物凄くありきたりな感想だけど、「色んな人がいるよなぁ」と思いました。小説を読むのって、やっぱりそういう風に感じさせてくれるところが、僕は好きだなって思います。
生きているとどうしても、自分と考え方の近い人やメディアの話ばっかり触れてしまうきらいがある。それはそれで悪くないけど、そういう環境の中でずっと生きていると、どんどん『普通』が濁ってくると思う。自分たちがこんな風に思ってるんだから、世界の常識だってそうであるはずだ、というような歪んだ考え方に支配されてしまうように思う。そして僕は、それは怖いなと思う。
普段から僕は、自分と意見が合わない意見も切り捨てないように意識しているつもりだ。あくまで、なるべく、だけど。小説を読むのもそう。やっぱり、色んな人がいるよね、と思いたくて、きっと僕は小説を読んでいるんだろうなぁって思う。
『頭良くないってことにしておく方が、落ちつくのか。そういう人もいるんだ。』
三葉くんの在り方は、結構好きだ。本書には、丁寧に描かれる人物があまり多くはないのだけど、その中で三葉くんが一番いいキャラしてるなぁ、と思う。
こんな風に、本質をズバッと衝くようなセリフを時々吐く。それは、若さ故の傲慢さかもしれないし、無知故の不安の裏返しなのかもしれないけど、とにかく、三葉くんのものの見方は好きだ。梨絵と三葉くんが全然違うタイプで、二人が微妙にすれ違ったり、ピッタリ収まり切らなかったり、そういう些細なことが物語を少しずつ進ませていく。自転車を漕ぐと、前輪のダイナモライトが光るみたいに、それは物凄く小さくて穏やかな原動力でしかないんだけど、世界のサイズが小さく、とても小さく描かれているこの作品の中では、その穏やかさはむしろ安心感を与えてくれるのではないかと思う。

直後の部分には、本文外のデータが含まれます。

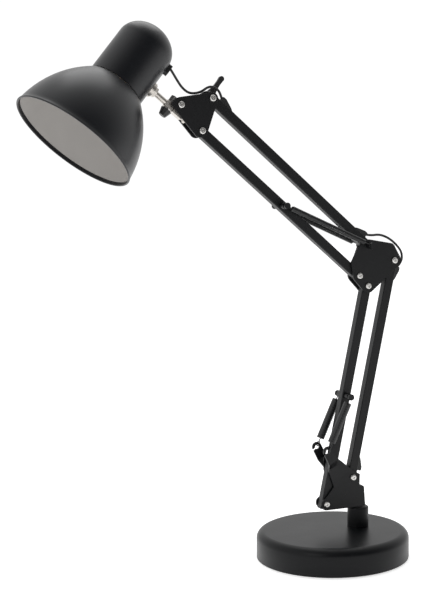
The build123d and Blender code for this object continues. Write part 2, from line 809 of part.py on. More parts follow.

僕はあんまり小説の好みとかがなくて、何でも読むし、どんなものでも割と比較的楽しめるんだけど、本書のような「輪郭のはっきりしない小説」も結構好きだ。例えば、梨絵はどんな人かと聞かれて、はっきり答えられる人はなかなかいないのではないか。物語の展開を聞かれて、巧く説明できる人も少ないに違いない。僕はそういう作品を「輪郭がはっきりしない小説」って呼んでいるんだけど、結構好きです。たぶん、はっきりしない輪郭を読者が補う余地が残されている、っていうのがいいんだと思う。どんな価値観でその輪郭を補強するかによって、作品の受け取り方が変わる。そういうところがいいんだろうなと思う。
そういう、「輪郭のはっきりしない小説」を下支えしているのが、文章の巧さかなぁ、と思う。どこがどう、ということははっきりとは言えないのだけど、文章は巧いなと感じる。例えば、こんな文章とか好きなんだよなぁ。
『母の言う通り、私は生活まわりのことを一人でなにもしたことがない。ぜんぶ母がやってくれた。家のこと、生活のことについて、私の手足は胎児のように柔らかい。』
なんか、物事の捉え方が面白いなと感じました。
本当に、何が起こるわけでもない、なんということはない地味な展開の物語なんだけど、読まされてしまう物語だと思います。手の届く範囲の世界を、つまりそれは、手が届くが故に普段意識の外に外してしまう世界、ということだけど、そういう世界を流してしまうことなく、丁寧にすくい取り、目の前にあるけど意識の外に追いやられてしまう多くのことを文字に変換しているような感じがしました。是非読んでみてください。